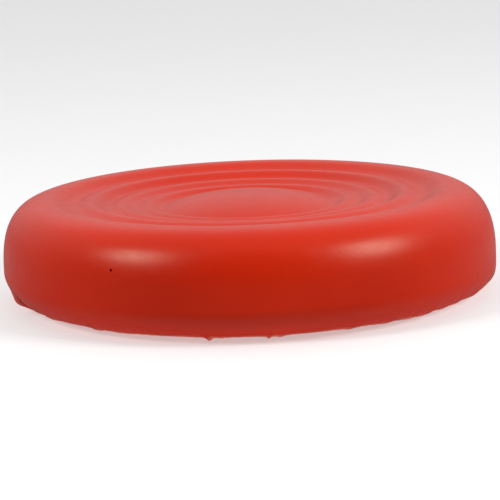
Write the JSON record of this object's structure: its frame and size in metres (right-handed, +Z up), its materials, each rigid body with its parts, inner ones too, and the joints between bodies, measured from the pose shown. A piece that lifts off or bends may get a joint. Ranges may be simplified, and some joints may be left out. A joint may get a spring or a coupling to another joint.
{
  "type": "flying disc",
  "caption": "Soft coated-foam flying disc with rounded ring waves in its top, a low central dome, a thick rounded rim, a pinhole vent and a hollow underside.",
  "frame": {"origin": "middle of the disc at the level of the lip that it stands on, so the whole disc is above z = 0", "axes": "+Z up, along the axis that the disc spins about in flight; -Y and +X only fix where the pinhole vent is, which looks towards -Y and -X"},
  "size_m": [0.24, 0.24, 0.0488],
  "materials": {
    "outer_coat": "satin sprayed elastic coat, orange-red",
    "inner_coat": "sprayed elastic coat, orange-red, duller and slightly pebbled",
    "foam": "matt soft open-cell foam, cream"
  },
  "bodies": {
    "root": {"top_skin": "outer_coat", "underside_skin": "inner_coat", "foam_core": "foam"}
  },
  "joints": []
}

— What you are asked to do —
Return every line exactly.

— Result for this exercise —
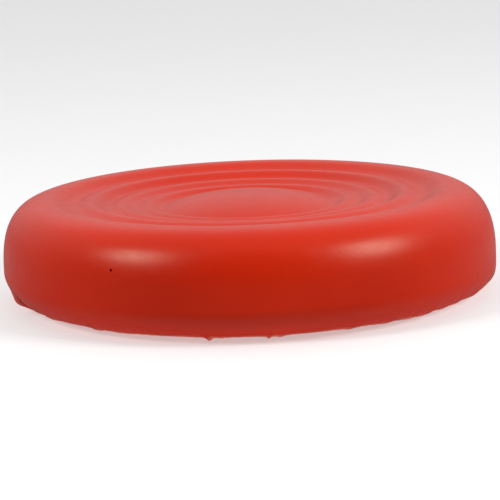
Write the JSON record of this object's structure: its frame and size in metres (right-handed, +Z up), its materials, each rigid body with its parts, inner ones too, and the joints between bodies, measured from the pose shown. A piece that lifts off or bends may get a joint. Ranges may be simplified, and some joints may be left out. A joint may get a spring or a coupling to another joint.
{
  "type": "flying disc",
  "caption": "Soft coated-foam flying disc with rounded ring waves in its top, a low central dome, a thick rounded rim, a pinhole vent and a hollow underside.",
  "frame": {"origin": "middle of the disc at the level of the lip that it stands on, so the whole disc is above z = 0", "axes": "+Z up, along the axis that the disc spins about in flight; -Y and +X only fix where the pinhole vent is, which looks towards -Y and -X"},
  "size_m": [0.24, 0.24, 0.0488],
  "materials": {
    "outer_coat": "satin sprayed elastic coat, orange-red",
    "inner_coat": "sprayed elastic coat, orange-red, duller and slightly pebbled",
    "foam": "matt soft open-cell foam, cream"
  },
  "bodies": {
    "root": {"top_skin": "outer_coat", "underside_skin": "inner_coat", "foam_core": "foam"}
  },
  "joints": []
}